Me estremezco al pensar en ello.

—Pero una vez fue así, yo viajaba de Marruecos a Argelia en autobús, y pillé disentería. No tuve más remedio que bajar del autobús en medio de la nada. Era una población en los límites del Sahara, y ni siquiera salía en las guías. Estaba deshidratado, tenía alucinaciones, me parece, e iba dando tumbos para encontrar un lugar donde descansar, cuando vi un hotel y restaurante llamado Saba. Saba es como yo llamaba a mi abuelo. Me pareció una señal, como si me estuviera diciendo «ven aquí». El restaurante estaba vacío. Me fui directamente al baño a vomitar otra vez. Cuando salí, había un hombre con una barba corta y gris que llevaba una larga chilaba. Le pedí un poco de té con jengibre, que es lo que mi madre me daba siempre para el malestar estomacal. Él negó con la cabeza y me dijo que ahora estaba en el desierto y que teníamos que usar los remedios del desierto.

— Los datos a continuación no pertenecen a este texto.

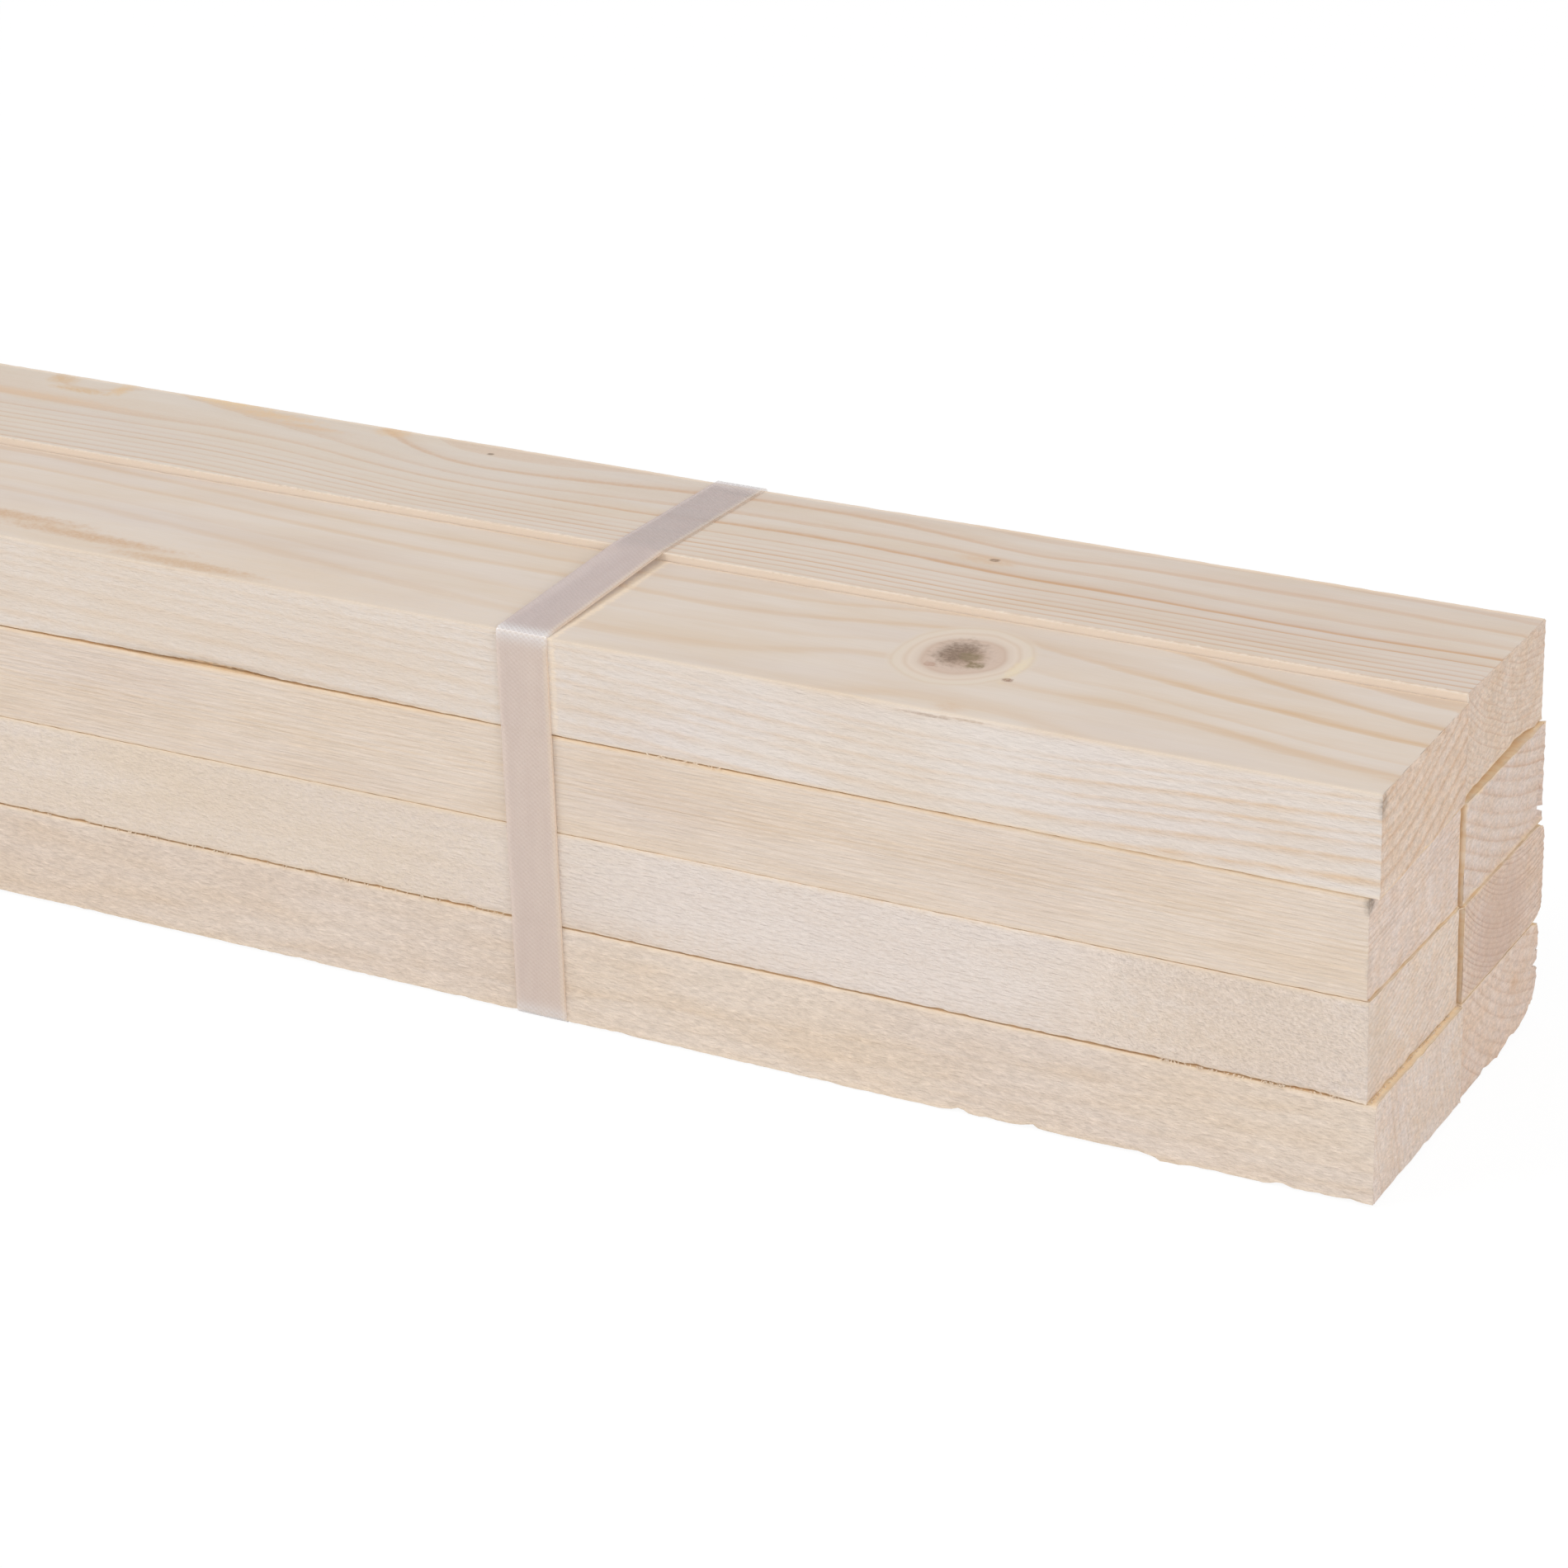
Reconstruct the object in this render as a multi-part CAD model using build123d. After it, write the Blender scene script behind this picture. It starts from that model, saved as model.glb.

Entró en la cocina y regresó con un limón asado a la parrilla, cortado por la mitad. Lo roció con sal y me dijo que exprimiera el jugo en mi boca. Yo pensaba que lo vomitaría, pero en veinte minutos mi estómago estaba bien. Me dio un poco de un té horrible que sabía a corteza de árbol y me envió a una habitación de arriba, donde me acosté y dormí unas dieciocho horas seguidas. Cada día bajaba, y él me preguntaba cómo me sentía, y luego me preparaba una comida específica para mis síntomas. Después hablábamos, tal como lo había hecho de pequeño con Saba. Me alojé allí durante una semana, en ese pueblo en los límites del mapa, que ni siquiera estoy seguro de que exista. Así que se parece bastante a tu historia de antes.

—Excepto que él no tenía una hija —puntualizo—. O ahora estarías casado.

Nos hallamos el uno frente al otro, tan cerca que puedo sentir el calor que irradia, tan cerca que respiramos el mismo aire.

—Tú serás la hija. Recítame esos versos otra vez —dice.

—Árboles verdes contra el cielo bajo la lluvia de primavera, mientras el cielo inunda los árboles primaverales de oscuridad. Flores rojas salpican la tierra perseguidas por la brisa, mientras la tierra se tiñe de rojo después del beso.

La última palabra, beso, queda flotando en el aire.

—La próxima vez que enferme, puedes recitármelos de nuevo. Puedes ser mi chica de la montaña.

—Vale —le digo—. Seré tu chica de la montaña y cuidaré de ti.

Sonríe, como si fuera otra broma, otro coqueteo más, y le devuelvo la sonrisa, aunque yo no estoy bromeando.

—Y a cambio, te eximo de la carga del tiempo. —Se pone mi reloj en su muñeca larga y delgada, donde ya no parece un grillete—. Por ahora, el tiempo no existe. Es lo que ha dicho Jacques, un… ¿fluido?

—Fluido —repito como un conjuro. Porque si el tiempo puede ser un fluido, entonces tal vez algo que por ahora es solo un día puede continuar indefinidamente.